Fernando Botero es uno de los artistas más emblemáticos de Colombia, no porque sea el mejor exponente del arte que se produce en nuestro contexto, sino más bien por la efectividad de las estrategias que ha usado para ubicar su nombre en este lugar y poner, incluso, a la institucionalidad artística a su servicio.

En el año 2000 Botero donó al país 260 obras suyas, 137 destinadas al Museo de Antioquia y 123 al Museo del Banco de la República de Bogotá, donación ésta a la que además le sumó 85 obras de su colección particular de artistas internacionales. Estas donaciones “fueron para siempre” y, como lo documenta el crítico Lucas Ospina, quedaron respaldadas por unos contratos en los que el artista se aseguró de que su exhibición se realizara únicamente en las salas escogidas por él, que las muestras fueran permanentes y que no pudieran ser prestadas a otras exposiciones sin la autorización expresa de su parte.

Al lado de la filantropía, la permanencia y la visibilidad fueron las estrategias políticas mejor usadas por Botero para blindar–a futuro–su donación de cualquier decisión institucional que pudiera desplazarlo del pedestal que se auto asignó.
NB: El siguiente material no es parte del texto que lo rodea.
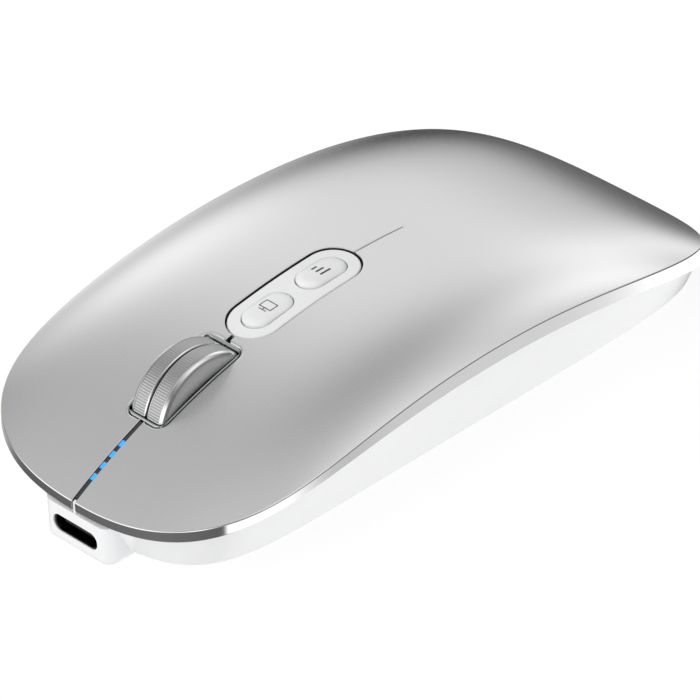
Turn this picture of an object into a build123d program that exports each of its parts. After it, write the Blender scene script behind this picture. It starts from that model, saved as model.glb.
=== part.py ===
from build123d import *
import math
import os

# Slim rechargeable wireless mouse. Millimetres. The front, with the USB-C socket, faces -Y, the palm
# end faces +Y, +Z is up and the origin is on the desk below the middle of the outline.

# ---------------------------------------------------------------- driving dimensions: outer form
HALF_LENGTH = 56.0
HALF_WIDTH = 28.5
RIM_FRONT = (2.39, 6.31)        # superellipse exponents (across, along) of the rim, front half
RIM_REAR = (2.69, 4.44)
FOOT_HALF_WIDTH = 19.94         # outline of the flat underside
FOOT_FRONT_LENGTH = 51.65
FOOT_REAR_LENGTH = 54.13
FOOT_FRONT = (3.2, 7.9)
FOOT_REAR = (5.86, 5.78)
CROWN = (23.38, -0.25, -13.05, -1.235, -2.96)    # height of the middle line over u = y / HALF_LENGTH
EDGE_DROP = (3.21, -0.02, -1.12)                 # how far the surface falls from middle to rim over u
EDGE_POWER = 5.25
PARTING = (17.46, -0.43, -8.83, -1.76, -3.48)    # height of the cover's lower edge over u
UNDERSIDE = 0.8
OUTLINE_POINTS = 56

# ---------------------------------------------------------------- driving dimensions: shells
SKIN = 1.1                      # thickness of the cover's top skin
SKIRT = 0.6                     # thickness of the cover's polished band
CASE_GAP = 0.15                 # between the band and the case wall behind it
CASE_WALL = 1.5
CASE_FLOOR = 2.2                # height of the inside of the floor
CASE_DROP = 1.7                 # case edge below the outer surface, so that the plates can move
EDGE_CHAMFER = 0.9

# ---------------------------------------------------------------- driving dimensions: click plates
HINGE_Y = 9.0
SLIT = 0.7
SEAM = 0.36
SWITCH_X = 13.5
SWITCH_Y = -30.0
SWITCH_SIZE = (5.8, 12.8, 6.5)
PLUNGER_TOP = 13.5
POST_RADIUS = 1.6
PLUNGER_RADIUS = 0.9
PLUNGER_GAP = 0.1
PLUNGER_LENGTH = 1.7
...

Pero también fueron maniobras simbólicas magistralmente empleadas para que su nombre se instalara sin mayores dificultades en el imaginario estético del país y de los numerosos turistas que visitan esos escenarios de culto que son los museos, ávidos de localismos y souvenirs que respalden sus relatos de viaje.

Por eso, cuando algunos medios celebran con bombos y platillos el cumpleaños número 80 de Fernando Botero, un importante sector cultural vuelve a llamar la atención sobre la suspicaz generosidad del maestro: ¿Qué representa para un artista como Botero el movimiento de un número tan importante de obras, sobre todo si se tiente en cuenta que su producción está cada vez más supeditada a las fluctuaciones del mercado del arte y menos a la construcción de unos valores estéticos relevantes para el época? Sin duda, una posibilidad de reactivación de ese mercado que lo mantiene vigente y una jugada “políticamente correcta” para la autovisibilización narcisista y complaciente de su trabajo; una maniobra eficaz para fijar en el imaginario colectivo unas ideas pobres y restringidas sobre el arte, las cuales monumentaliza con acciones filantrópicas, reforzadas por la retórica de hombre de éxito, “hijo de una familia venida a menos”.

Del diálogo que María Jimena Duzán sostuvo con Botero, publicado en la edición 1560 de la Revista Semana, podemos resaltar algunos elementos que apuntalan nuestra percepción sobre los limitados aportes que su obra ha hecho al campo del arte y la cultura en general: Botero es un artista que todavía cree en la inspiración; piensa que el arte sirve para recordar y que es inofensivo políticamente, por eso los artistas sólo deberían pintar naturalezas muertas; nunca le ha gustado leer, ni siquiera lo que escriben sobre su propia obra, porque esta actividad le resta tiempo a su labor de pintar, pintar y pintar; cree que la autocrítica consiste en pintar y pintar; considera que lo que no es pintura no es arte, por eso es pintor y por eso es uno de los pocos artistas vivos que existen hoy en el mundo.